Bob can any issue any challenge to Alice consistent with the protocol, but he faces a dilemma: in order to login to the real PayPal site, he will have to answer a challenge chosen by PayPal. Unless he has a response corresponding to precisely that challenge, he will be out of luck. Being resourceful Bob does not give up. At the same time as Alice connects to his phishing website, Bob turns around and starts a parallel session with the real PayPal website in the background. This is the standard man-in-the-middle attack. User is connected to the attacker at the same time the attacker is connected to the legitimate destination, trying to impersonate both sides to each other.

  1. Bob claims to be Alice at PayPal by sending Alice’s certificate.
  2. PayPal sends Bob a challenge, requiring proof that he possesses the private key.
  3. Bob forwards the exact same challenge to Alice.
  4. Alice computes a response using her private key and returns it to Bob, expecting to be logged into her PayPal account.
  5. Bob forwards that response to the legitimate site.
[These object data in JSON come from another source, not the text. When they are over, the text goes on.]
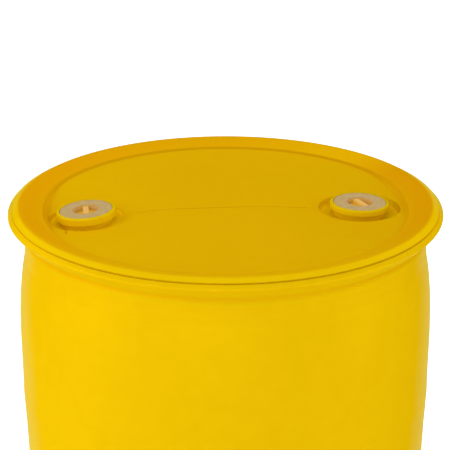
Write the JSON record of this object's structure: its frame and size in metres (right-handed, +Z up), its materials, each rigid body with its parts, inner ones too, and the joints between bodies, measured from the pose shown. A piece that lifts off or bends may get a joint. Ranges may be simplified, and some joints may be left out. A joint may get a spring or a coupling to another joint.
{
  "type": "closed-head plastic drum",
  "caption": "Yellow blow-moulded closed-head drum with a handling ring, recessed head, foot ring and screw plugs that seal on gaskets.",
  "frame": {"origin": "centre of the floor plane under the foot ring", "axes": "+Z up along the drum's axis, +X from the drum's axis towards the buttress neck, -X towards the fine-threaded neck"},
  "size_m": [0.596, 0.5958, 0.9],
  "materials": {
    "drum_polyethylene": "satin moulded",
    "plug_natural": "satin moulded, translucent natural",
    "gasket_rubber": "matte"
  },
  "bodies": {
    "drum": {"drum_shell": "drum_polyethylene"},
    "nps_gasket": {"nps_gasket": "gasket_rubber"},
    "nps_plug": {"nps_plug": "plug_natural"},
    "buttress_gasket": {"buttress_gasket": "gasket_rubber"},
    "buttress_plug": {"buttress_plug": "plug_natural"}
  },
  "joints": [
    {"name": "nps_plug_lift", "type": "slide", "parent": "drum", "child": "nps_gasket", "axis": [-0.0872, 0, 0.9962], "range_m": [0, 0.01998]},
    {"name": "nps_plug_turn", "type": "hinge", "parent": "nps_gasket", "child": "nps_plug", "pos_m": [-0.191, 0, 0.8924], "axis": [-0.0872, 0, 0.9962], "range_deg": [0, 3240]},
    {"name": "buttress_plug_lift", "type": "slide", "parent": "drum", "child": "buttress_gasket", "axis": [0.0349, 0, 0.9994], "range_m": [0, 0.02042]},
    {"name": "buttress_plug_turn", "type": "hinge", "parent": "buttress_gasket", "child": "buttress_plug", "pos_m": [0.185, 0, 0.8914], "axis": [0.0349, 0, 0.9994], "range_deg": [0, 1440]}
  ],
  "couplings": [
    {"joint": "nps_plug_lift", "follows": "nps_plug_turn", "m_per_rad": 0.00035152},
    {"joint": "buttress_plug_lift", "follows": "buttress_plug_turn", "m_per_rad": 0.00080851}
  ]
}
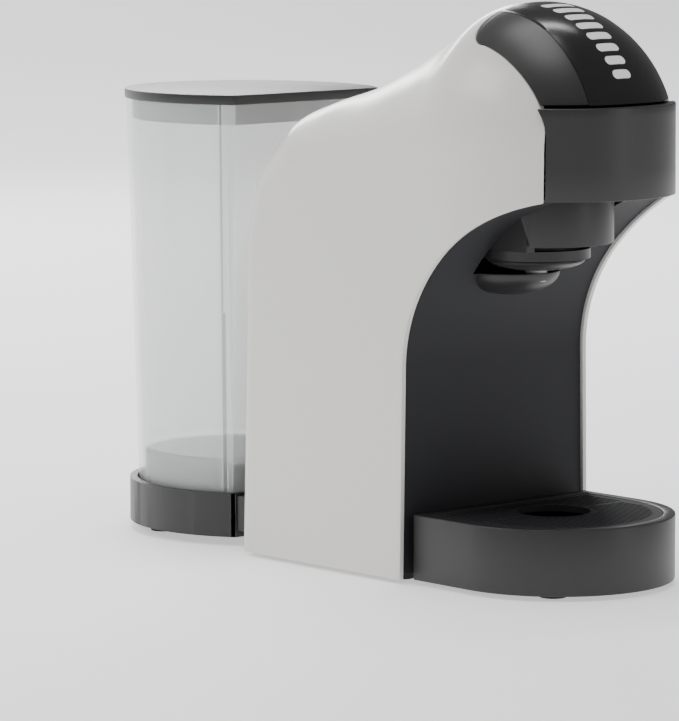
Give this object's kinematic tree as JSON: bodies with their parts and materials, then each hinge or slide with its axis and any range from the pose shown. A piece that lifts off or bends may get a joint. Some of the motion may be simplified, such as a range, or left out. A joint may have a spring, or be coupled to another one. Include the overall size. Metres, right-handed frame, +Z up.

By all indications that response is correct. After all it was generated using Alice’s private key, based on the same challenge PayPal issued. It would have been the exact same bits if Alice and PayPal interacted directly, without Bob in the middle to shuttle messages back and forth.

Game over? Not quite. This is where the nuts-and-bolts of protocol design comes into play. In addition to the challenge, well-designed schemes incorporate additional “context” into the response computation. That context is determined entirely by code under user control; the other side has no influence over it.